Source: Investor Presentation

High Distribution vs. Low Unit Price

BPY also addressed its distribution policy at the event, noting the structural target 70% payout ratio has, on average, been achieved since inception. On a quarterly basis, BPY pays a cash distribution per unit of $0.3325, equivalent to $1.33 annualized. This implies 2020 and 2021 AFFO payout ratios (including realized gains) of >100% in both years, and relative to a unit price of $13, equates to a ~10% yield.

That seems high, but I think CFO Bryan Davis’ response as to why BPY maintains the high yield was telling – “we don’t think our yield is too high. We actually think our share price is too low.” FY20/FY21 payout ratios aside, I tend to agree with his view, given the >$7bn in projected liquidity generation through FY25, of which ~$3.0bn will come from net gains.

Thus, I see the elevated payout ratios gradually declining over the coming years, but more a function of AFFO recovering and asset sales bolstering NAV than distribution cuts. That said, I also think a pause or a slower distribution growth scenario (relative to the historical pace) is likely in the upcoming years.

Addressing Balance Sheet Concerns

As of 2Q20, BPY’s liquidity position is a healthy ~$6bn – $1.5bn cash on hand and $4.5bn from credit and construction facilities. This likely moves higher in the coming years as asset sales within the LP Investment segment are set to provide cash inflow of >$7bn over the medium term.

Source: Investor 2Q20 Supplemental

While the debt load is elevated, I think there’s upside from refinancing as well – during 2Q20, BPY refinanced ~$2.1bn of office, retail and multi-family properties at sub-4% interest rates. Given the decline in financing rates over the course of this year and a likely “lower for longer” scenario continuing into the near future, BPY should benefit from significant savings from refinanced debt, in my view.

Further, a significant portion (~$7bn) of the debt is concentrated within the LP Investment segment (vs. Core Office and Core Retail), given the relatively higher development activity. The issue, though, is that LP debt creates an inflated view of group-level leverage metrics as the full present values of these developments are not recorded as corresponding assets on the balance sheet.

Source: Investor 2Q20 Supplemental

Downside Support from BAM’s $1bn Commitment

Over the last two months, Brookfield Asset Management (BAM) and its partners have invested ~$0.5bn for 43m units (implied $12/unit – a premium at the time of purchase). The purchases were structured via concurrent substantial issuer bids (SIB), but given BAM’s equity commitment of $1bn, the $524m called upon under the SIB ($436m in BPY units and $88m in BPYU shares) implies $476m in remaining equity commitment.

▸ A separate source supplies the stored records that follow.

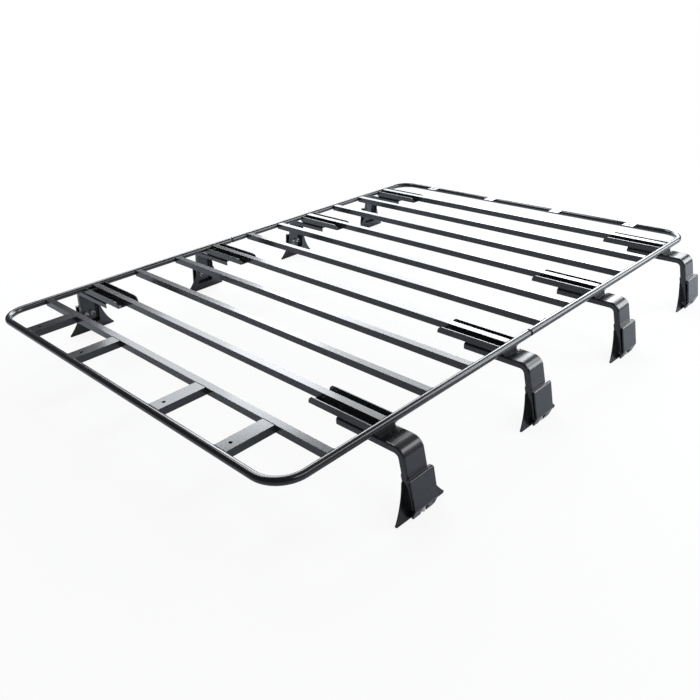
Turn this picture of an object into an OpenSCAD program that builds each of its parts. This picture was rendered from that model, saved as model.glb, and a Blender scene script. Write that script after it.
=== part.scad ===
// Flat platform roof rack on eight gutter legs.
// +X is to the right of the vehicle, +Y to its rear, +Z up.
// The origin is on the ground under the middle of the platform.

/* [Platform] */
// Outside width of the platform
deck_w = 1300; // [1100:10:1600]
// Outside length of the platform
deck_l = 1870; // [1750:10:2300]
// Height of the ring tube's centre above the feet
deck_h = 188.5; // [180:1:240]
// Outside diameter of the ring tube
tube_d = 20; // [18:1:28]
// Wall of the ring tube
tube_wall = 2; // [1.5:0.5:3]
// Bend radius of the ring's corners, at the tube's centre
corner_r = 72; // [50:1:110]

/* [Ring joint] */
// Distance of the joint in the side rails ahead of the platform's middle
joint_ahead = 62; // [20:1:120]
// Length of spigot that shows between the two ring halves
joint_gap = 9; // [2:1:14]
// Length of each spigot tube
spigot_l = 110; // [60:5:160]
// Wall of the spigot tube
spigot_wall = 2; // [1.5:0.5:3]

/* [Crossbars] */
// Width of a crossbar, along the vehicle
bar_w = 20; // [15:1:26]
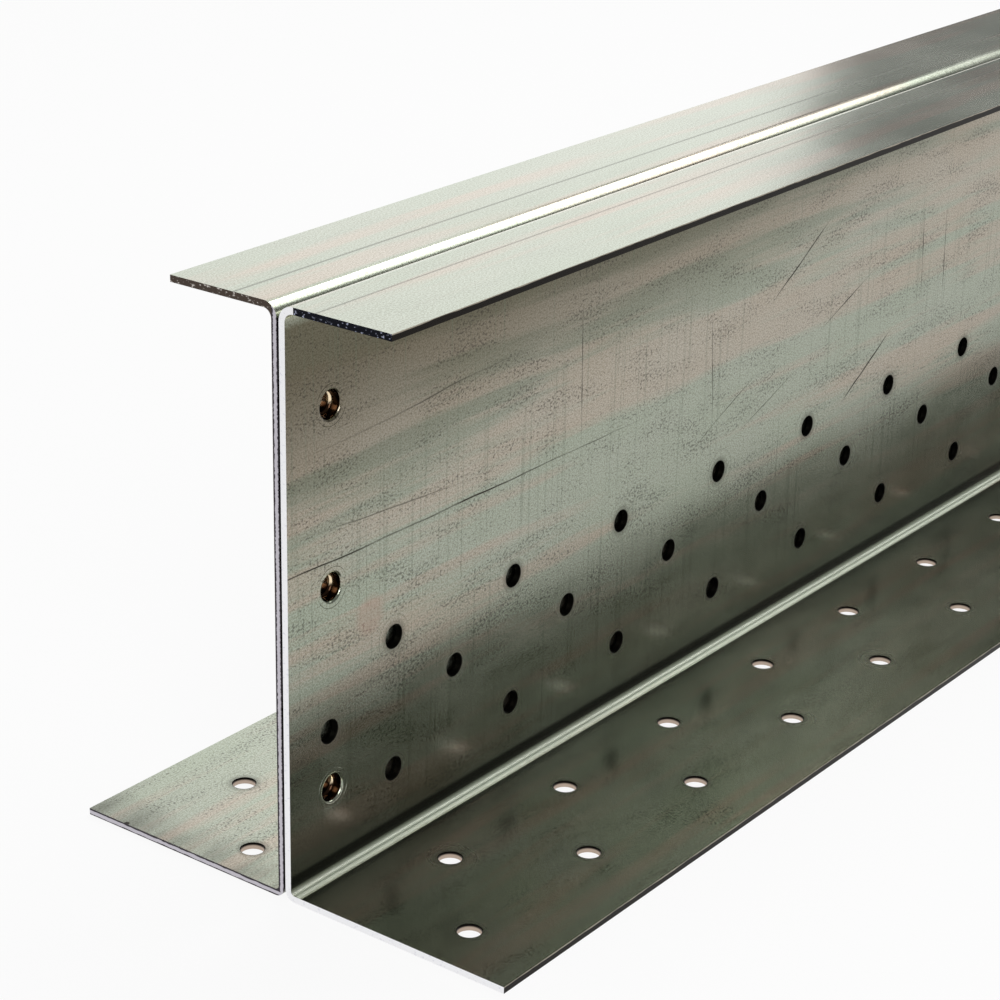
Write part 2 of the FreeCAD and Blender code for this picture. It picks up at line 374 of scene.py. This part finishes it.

The good news, in my view, is that the sizable remaining commitment provides investors some buffer against further volatility in BPY’s unit price and sentiment towards retail properties. Given current valuations remain depressed, I think an additional SIB could well be announced later this or next year, likely at a higher price.

Pay for Office and LP Investments, Get Retail for Free

The market seems to be assigning an overly punitive discount to BPY units at current levels, offering investors an opportunity to invest alongside Brookfield at fire-sale prices. Essentially, investors in BPY today are paying for the office and LP investments while getting a portfolio of high-quality retail assets for free (see NAV breakout below).

Source: Investor Presentation

Not only does this fail to recognize BPY’s existing balance sheet value, but it also assigns little credit to the optionality from BPY’s rich development pipeline, repositioning efforts, and the upcoming realizations from its LP Investments. Net, BPY offers patient, longer-term investors an asymmetric risk/reward opportunity at these levels.

Disclosure: I/we have no positions in any stocks mentioned, and no plans to initiate any positions within the next 72 hours. I wrote this article myself, and it expresses my own opinions. I am not receiving compensation for it (other than from Seeking Alpha). I have no business relationship with any company whose stock is mentioned in this article.